Auch damals begann ja schon alles mit der Sehnsucht. Und wer sie zuließ, dem gingen die Augen auf: „Hosianna! Gelobt sei, der da kommt im Namen des Herrn! Endlich! Endlich bist Du da!“ Bis heute hat er sich festgesetzt, dieser Ruf.

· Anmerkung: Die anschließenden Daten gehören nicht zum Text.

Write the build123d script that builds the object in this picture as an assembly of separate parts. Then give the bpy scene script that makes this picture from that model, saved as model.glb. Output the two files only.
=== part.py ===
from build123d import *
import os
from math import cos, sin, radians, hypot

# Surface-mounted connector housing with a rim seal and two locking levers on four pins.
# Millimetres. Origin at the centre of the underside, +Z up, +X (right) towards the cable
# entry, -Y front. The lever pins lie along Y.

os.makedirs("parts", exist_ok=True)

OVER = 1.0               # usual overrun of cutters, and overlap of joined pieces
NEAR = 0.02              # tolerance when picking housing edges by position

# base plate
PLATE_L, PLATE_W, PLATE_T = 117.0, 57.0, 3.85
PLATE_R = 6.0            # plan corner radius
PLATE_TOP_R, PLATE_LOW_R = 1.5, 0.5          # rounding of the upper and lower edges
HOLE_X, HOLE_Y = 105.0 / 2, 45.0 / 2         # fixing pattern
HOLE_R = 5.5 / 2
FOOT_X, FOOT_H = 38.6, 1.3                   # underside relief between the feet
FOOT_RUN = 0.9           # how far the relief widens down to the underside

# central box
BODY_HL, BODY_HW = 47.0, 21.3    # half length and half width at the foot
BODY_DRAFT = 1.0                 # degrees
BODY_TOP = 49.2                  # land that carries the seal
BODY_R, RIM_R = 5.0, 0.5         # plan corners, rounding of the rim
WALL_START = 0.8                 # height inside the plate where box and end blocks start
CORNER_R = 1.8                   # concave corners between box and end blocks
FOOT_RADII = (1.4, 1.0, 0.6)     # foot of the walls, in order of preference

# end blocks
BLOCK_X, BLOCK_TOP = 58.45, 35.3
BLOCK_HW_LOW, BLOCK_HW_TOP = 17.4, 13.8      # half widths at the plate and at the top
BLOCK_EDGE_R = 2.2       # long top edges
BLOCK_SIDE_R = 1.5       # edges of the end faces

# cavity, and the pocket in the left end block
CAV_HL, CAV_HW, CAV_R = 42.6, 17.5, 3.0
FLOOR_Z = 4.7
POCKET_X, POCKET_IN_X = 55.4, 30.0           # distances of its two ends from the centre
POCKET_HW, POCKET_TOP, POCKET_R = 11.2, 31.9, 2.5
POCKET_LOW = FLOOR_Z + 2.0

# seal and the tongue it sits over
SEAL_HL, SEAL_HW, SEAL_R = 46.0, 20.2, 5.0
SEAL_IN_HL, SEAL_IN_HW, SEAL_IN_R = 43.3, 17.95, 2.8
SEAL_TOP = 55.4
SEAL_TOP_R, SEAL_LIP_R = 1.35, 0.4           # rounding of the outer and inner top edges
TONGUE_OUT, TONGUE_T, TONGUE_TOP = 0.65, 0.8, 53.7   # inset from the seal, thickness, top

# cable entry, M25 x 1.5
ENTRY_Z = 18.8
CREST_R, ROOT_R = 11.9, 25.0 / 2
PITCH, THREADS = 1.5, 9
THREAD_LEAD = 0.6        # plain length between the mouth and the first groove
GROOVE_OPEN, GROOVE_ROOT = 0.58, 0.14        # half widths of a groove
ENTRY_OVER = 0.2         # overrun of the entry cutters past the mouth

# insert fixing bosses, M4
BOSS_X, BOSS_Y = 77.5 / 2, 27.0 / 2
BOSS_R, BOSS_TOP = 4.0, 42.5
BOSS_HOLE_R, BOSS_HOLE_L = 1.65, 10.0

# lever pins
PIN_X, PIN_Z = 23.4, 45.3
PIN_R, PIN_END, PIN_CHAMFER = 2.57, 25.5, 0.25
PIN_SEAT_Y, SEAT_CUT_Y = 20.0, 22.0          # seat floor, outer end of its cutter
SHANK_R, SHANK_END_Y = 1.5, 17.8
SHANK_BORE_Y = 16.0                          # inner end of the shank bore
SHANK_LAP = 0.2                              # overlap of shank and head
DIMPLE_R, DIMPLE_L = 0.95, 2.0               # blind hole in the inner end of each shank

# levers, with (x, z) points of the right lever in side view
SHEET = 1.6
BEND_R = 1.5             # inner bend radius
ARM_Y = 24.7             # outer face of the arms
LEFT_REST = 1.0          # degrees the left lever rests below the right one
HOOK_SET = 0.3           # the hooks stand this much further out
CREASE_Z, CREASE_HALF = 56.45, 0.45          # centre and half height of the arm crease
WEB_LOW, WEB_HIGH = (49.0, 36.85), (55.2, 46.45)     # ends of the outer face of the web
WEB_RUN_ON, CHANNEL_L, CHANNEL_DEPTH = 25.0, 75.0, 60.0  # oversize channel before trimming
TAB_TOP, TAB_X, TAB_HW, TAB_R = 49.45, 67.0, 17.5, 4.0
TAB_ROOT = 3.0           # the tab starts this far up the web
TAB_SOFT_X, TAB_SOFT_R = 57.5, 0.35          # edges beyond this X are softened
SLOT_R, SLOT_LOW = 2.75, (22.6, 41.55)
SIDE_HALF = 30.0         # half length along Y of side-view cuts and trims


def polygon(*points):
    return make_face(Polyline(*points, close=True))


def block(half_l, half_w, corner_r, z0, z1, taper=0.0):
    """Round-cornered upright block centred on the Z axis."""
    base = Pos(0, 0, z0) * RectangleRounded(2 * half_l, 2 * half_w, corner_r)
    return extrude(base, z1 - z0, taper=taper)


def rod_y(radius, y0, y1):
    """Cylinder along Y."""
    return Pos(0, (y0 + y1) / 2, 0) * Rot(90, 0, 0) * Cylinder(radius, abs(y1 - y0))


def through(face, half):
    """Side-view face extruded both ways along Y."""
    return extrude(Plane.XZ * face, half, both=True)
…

Und wir können uns heute Morgen zwischen all diese Humpelnden, Verwundeten, Zweifelnden und Suchenden also, zwischen die Großen und die Kleinen an den Straßenrand stellen und mitten zwischen ihnen rufen: „Komm, du Heiden Heiland!“
Und so hören auch wir heute Morgen, wie sich die Tore und Türen für Jesus öffnen und er Einzug hält in Jerusalem und auch bei uns:
Als sie in die Nähe von Jerusalem kamen, nach Betfage an den Ölberg, sandte Jesus zwei Jünger voraus 2 und sprach zu ihnen: Geht hin in das Dorf, das vor euch liegt. Und sogleich werdet ihr eine Eselin angebunden finden und ein Füllen bei ihr; bindet sie los und führt sie zu mir! 3 Und wenn euch jemand etwas sagen wird, so sprecht: Der Herr bedarf ihrer. Sogleich wird er sie euch überlassen. 4 Das geschah aber, auf dass erfüllt würde, was gesagt ist durch den Propheten, der da spricht (Sacharja 9,9): 5 »Sagt der Tochter Zion: Siehe, dein König kommt zu dir sanftmütig und reitet auf einem Esel und auf einem Füllen, dem Jungen eines Lasttiers.« 6 Die Jünger gingen hin und taten, wie ihnen Jesus befohlen hatte, 7 und brachten die Eselin und das Füllen und legten ihre Kleider darauf, und er setzte sich darauf. 8 Aber eine sehr große Menge breitete ihre Kleider auf den Weg; andere hieben Zweige von den Bäumen und streuten sie auf den Weg. 9 Das Volk aber, das ihm voranging und nachfolgte, schrie und sprach: Hosianna dem Sohn Davids! Gelobt sei, der da kommt in dem Namen des Herrn! Hosianna in der Höhe! 10 Und als er in Jerusalem einzog, erregte sich die ganze Stadt und sprach: Wer ist der?
Liebe Brüder und Schwestern, wissen wir nicht die Antwort, wenn wir unser Herz befragen und unserer Sehnsucht einfach folgen?